Milhões de portugueses já responderam a esta pergunta. Em todo o lado pelo mundo fora encontramos portugueses. Onde temos dificuldade em os encontrar é em alguns bairros do centro de Lisboa. Bairros completamente tomados pelo turismo, pelo Alojamento Local (AL), que tem expulsado os residentes para os lares sem condições, para as periferias cada vez mais longínquas, para fora do seu país ou simplesmente para as ruas.

Queremos um país para turistas ou para nós? Um país em que outros possam vir desfrutar dos nossos baixos salários, da nossa falta de acesso à habitação, da nossa transformação em nativos incómodos que devem ser afastados sem contemplações.

Este é outro mito. O de que o turismo cria riqueza.
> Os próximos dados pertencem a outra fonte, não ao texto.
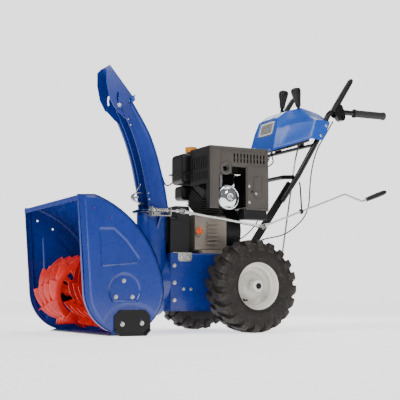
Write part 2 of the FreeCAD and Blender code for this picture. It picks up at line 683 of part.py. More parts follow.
def drive():
    """The friction drive: engine pulleys, drive disc, friction wheel, hexagonal shaft, chain."""
    disc = revolve([(-6, 0), (-6, 78), (0, 80), (4, 80), (4, 0)], V(0, -216, DISC_Z), Y)
    stub = rod(V(0, -284, DISC_Z), V(0, -215, DISC_Z), 8)
    save("drive_disc", fuse(disc, stub, pulley(V(0, -274, DISC_Z), 62, 7.9)))
    hexa = hexagon(V(-128, HEX_Y, DISC_Z), X, 19, 256)
    ends = rod(V(-146, HEX_Y, DISC_Z), V(146, HEX_Y, DISC_Z), 8)
    sprocket = gear(V(116, HEX_Y, DISC_Z), 24, 10, 5)
    save("hex_shaft", fuse(hexa, ends, sprocket))
    rim = [(-6, 16), (-6, 62.5), (-3, 66.5), (3, 66.5), (6, 62.5), (6, 16)]
    wheel = revolve(rim, V(0, HEX_Y, DISC_Z), X)
    sleeve = rod(V(-20, HEX_Y, DISC_Z), V(20, HEX_Y, DISC_Z), 20)
    wheel = wheel.fuse(sleeve).cut(hexagon(V(-30, HEX_Y, DISC_Z), X, 19.2, 60))
    save("friction_wheel", wheel.removeSplitter())
    inner = loop((HEX_Y, DISC_Z, 24.6), (0, WHEEL_R, 66.6))
    outer = loop((HEX_Y, DISC_Z, 30.0), (0, WHEEL_R, 72.0))
    chain = extrude_loop(outer, 112, 120).cut(extrude_loop(inner, 105, 125))
    save("drive_chain", chain)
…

O que sabem é que expulsa os residentes das suas casas, paga o ordenado mínimo, destrói as cidades e obriga a elevados investimentos públicos de que os residentes não beneficiam. A riqueza que cria fica com as cadeias de hotelaria (estrangeiras), as companhias aérea (estrangeiras), as grandes empresas de turismo (estrangeiras). Pouco ou nada fica para os portugueses. As regiões mais turísticas do nosso país, como a Madeira, são simultaneamente das mais pobres.

Quando conseguiremos falar dos nossos problemas sem recorrer a mitos e ideias erradas?